Sitting in the dressing room, looking lean and tough, Strummer was all hyped up. He wanted to explain what had gone wrong with the Clash. "Wrong turnings, pitfalls along the way. First was the musician bull. We thought we were musicians. Fatal, because you become self-indulgent. Second fatal mistake: 'Hey, I'm an artist.' I'll tell you, Robert Johnson never thought he was an artist."
But while Strummer was critical of his band's mistakes, he was even more vitriolic in his criticism of America. "Truth is illegal. I sit there looking at the Declaration of Independence and all that. You got rid of the lousy British and that bull the English were coming up with, and you said, 'We are the land of the free, where a man is free to carry a gun, walk the streets, say what he thinks, worship anything, do what he likes.' And in 200 years, you've turned it around. If anyone shows any individuality whatsoever, he's fired. And this was the place that was going to be the land of individuals. The government, they're insane. They are smashing around the world in hobnail boots, crunching people, crunching people's hope's, condemning them to starvation and ignorance, still waving this banner that says DEMOCRACY AND FREEDOM, when back home, truth is illegal."

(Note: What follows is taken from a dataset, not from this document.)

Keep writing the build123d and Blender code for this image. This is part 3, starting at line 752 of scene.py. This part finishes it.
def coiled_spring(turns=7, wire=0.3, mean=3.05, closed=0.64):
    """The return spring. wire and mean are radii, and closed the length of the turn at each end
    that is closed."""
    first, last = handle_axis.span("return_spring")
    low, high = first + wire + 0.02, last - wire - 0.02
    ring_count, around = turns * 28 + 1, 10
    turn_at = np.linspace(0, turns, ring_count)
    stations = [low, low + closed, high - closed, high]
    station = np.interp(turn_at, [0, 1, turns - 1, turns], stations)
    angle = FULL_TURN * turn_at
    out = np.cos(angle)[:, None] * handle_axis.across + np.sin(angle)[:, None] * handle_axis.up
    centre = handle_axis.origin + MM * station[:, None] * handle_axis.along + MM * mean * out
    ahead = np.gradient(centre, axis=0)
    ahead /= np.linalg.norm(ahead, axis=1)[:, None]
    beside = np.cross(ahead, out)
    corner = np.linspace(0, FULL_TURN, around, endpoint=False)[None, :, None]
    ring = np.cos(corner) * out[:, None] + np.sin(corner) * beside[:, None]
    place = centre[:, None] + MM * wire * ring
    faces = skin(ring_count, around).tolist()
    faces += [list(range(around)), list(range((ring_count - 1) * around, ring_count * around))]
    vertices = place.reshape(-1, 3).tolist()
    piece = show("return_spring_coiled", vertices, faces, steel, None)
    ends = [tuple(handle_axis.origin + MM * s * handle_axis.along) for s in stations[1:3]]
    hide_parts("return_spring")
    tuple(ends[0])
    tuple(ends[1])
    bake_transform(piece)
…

Strummer was talking non-stop; it was as if he were plugged into as electric socket. "People think I'm a raving idiot. I go to radio station and say, 'Look, ninety-two percent of American have no idea where Central America is or what's happening there, at least,' and they go, 'Yes, but, uh, tell us about your new hairstyle....'"
The singer slammed his fist down in frustration. "I've been elected to say the truth and stamp out all the bull."
It was nearly two a.m., and Joe Strummer still had to make the long drive back to L.A. He joined the rest of the new Clash in a white van behind the auditorium. And as the van began to move, Strummer shouted, "Print some of that, Rolling Stone!"